Rioting should be neither celebrated nor fetishized,
because ultimately it is a sign not of strength but
weakness. Like a strike, it is often the last and most
desperate weapon available to those with the least power.
Rioting is a class act. Wealthy people don't do it because
either they have the levers of democracy at their
disposal, or they can rely on the state or private
security firms to do their violent work for them, if need
be.

The issue of when and how rioting is effective is more
problematic. Riots raise awareness of a situation, but
they cannot solve it. For that you need democratic
engagement and meaningful negotiation. Most powerful when
they stem from a movement, all too often riots are instead
the spontaneous, leaderless expression of pent-up
frustration void of an agenda or clear demands. Many of
these French youths may have had a ball last week, but
what they really need is a party - a political
organization that will articulate their aspirations.

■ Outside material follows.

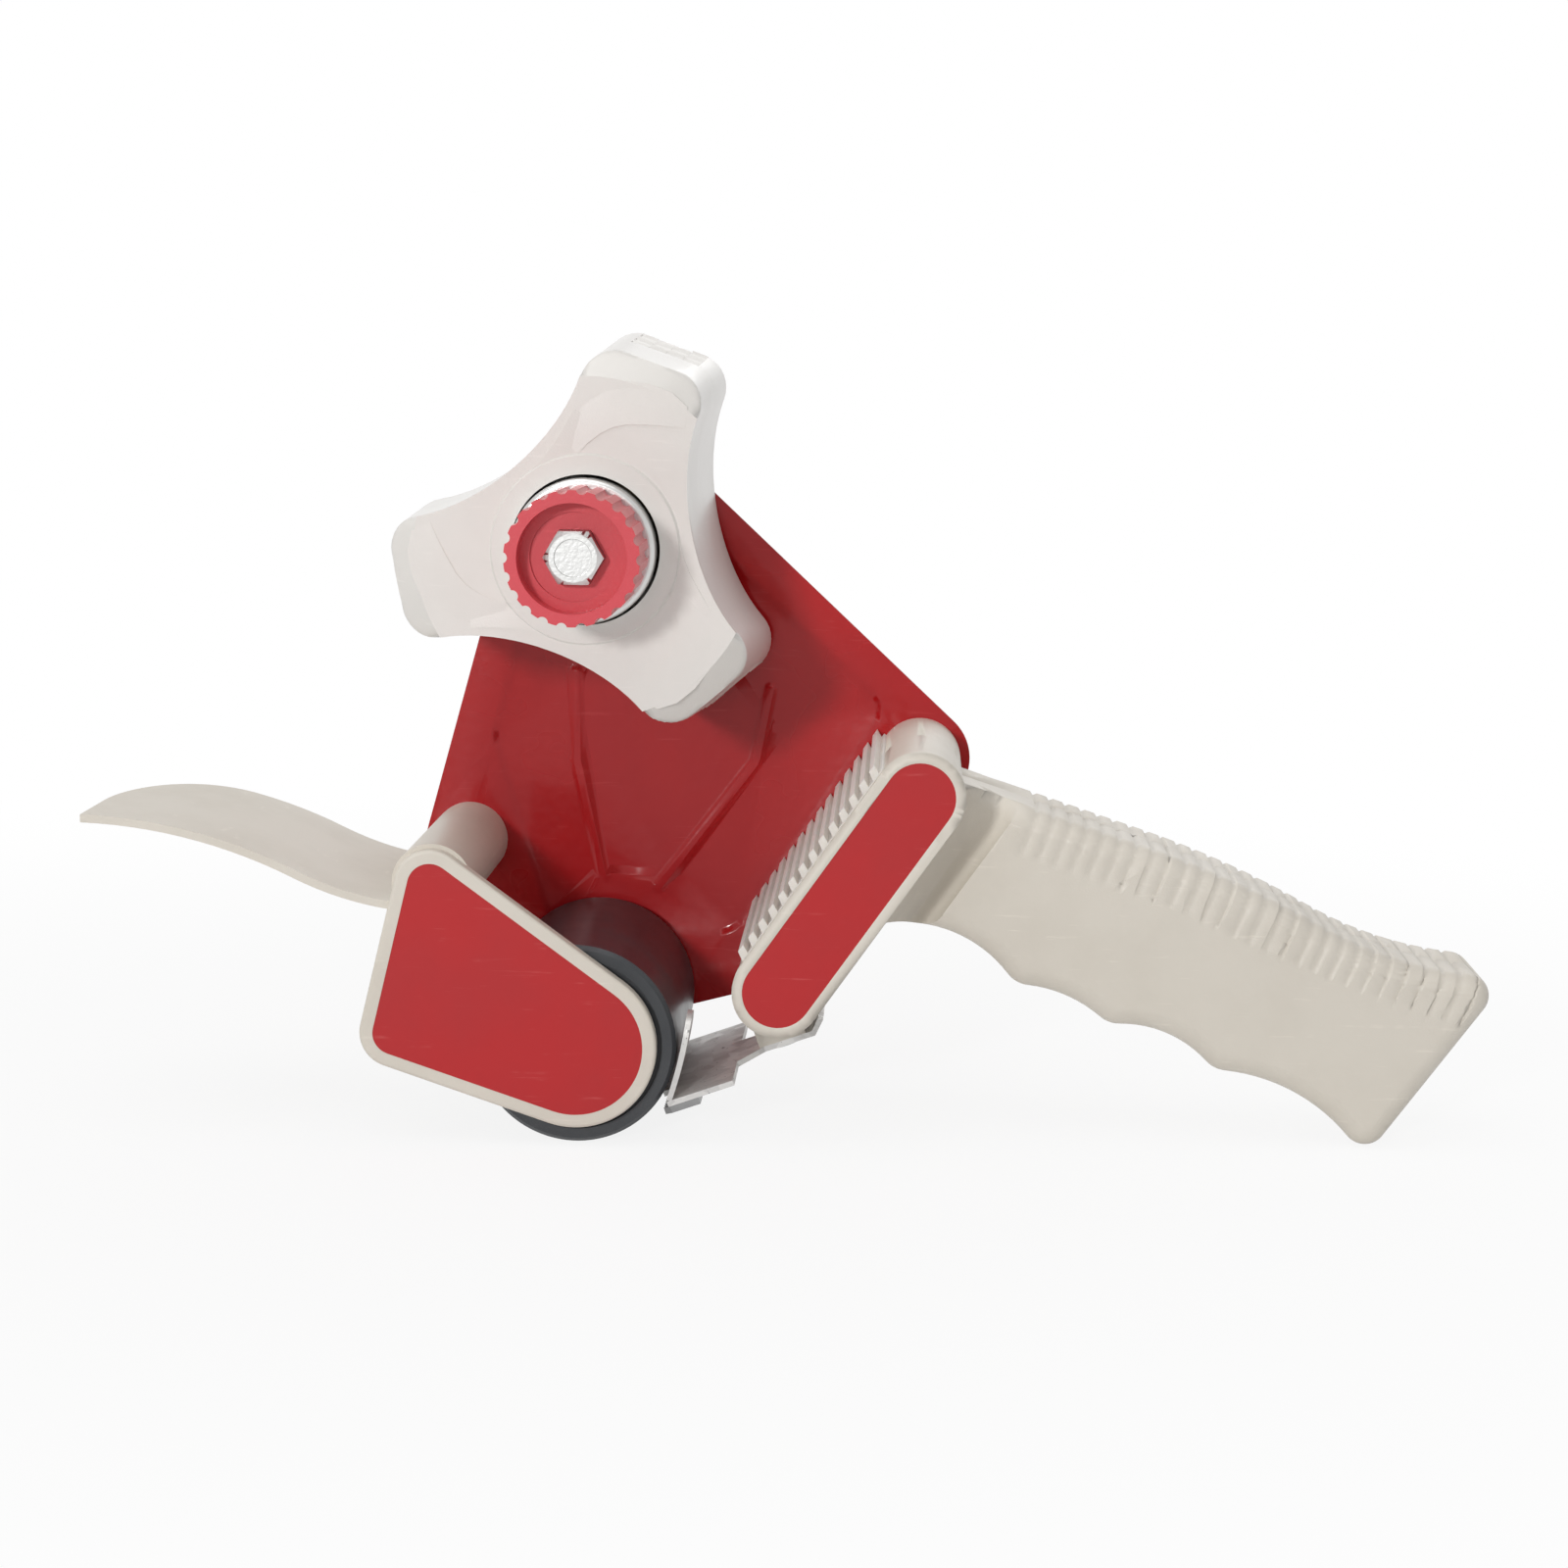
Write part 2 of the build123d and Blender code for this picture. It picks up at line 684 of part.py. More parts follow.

If Kerner and Scarman are anything to go by, the rioters
will not be invited to help write the documents that could
shape racial discourse for a generation. Nor are they
likely to be the primary beneficiaries.

"During the 80s, everyone was desperate to have a black
face in their organization to show the race relations
industry that they were allowing black people to get on,"
says the editor of Race & Class, Ambalavaner Sivanandan.
"So the people who made this mobility possible were those
who took to the streets. But they did not benefit." The
same is true of the black American working class that
produced Kerner.

Given these uncertain outcomes, riots carry great risk.
The border between political violence and criminality
becomes blurred, and legitimate protest risks degrading
into impotent displays of hypermasculinity. Violence at
that point becomes not the means to even a vague
aspiration but the end in itself, and half the story gets
missed. We heard little from young minority French women
last week, even though they have been the primary target
of the state's secular dogma over the hijab.

Finally, violence polarizes. The big winner of the last
two weeks may yet prove to be Sarkozy. The
presidential-hopeful courted the far-right with his
calculated criticisms of the rioters; if he wins he could
reverse any gains that may arise. Le Pen also lurks in the
wings.

The riots in France run all these risks and yet have still
managed to yield a precarious kind of progress. They
demand our qualified and critical support.

Power has made its concessions. But how many, for how long
and to whom depends on whether those who made the demands
take their struggle from the margins to the mainstream:
from the street to the corridors of power.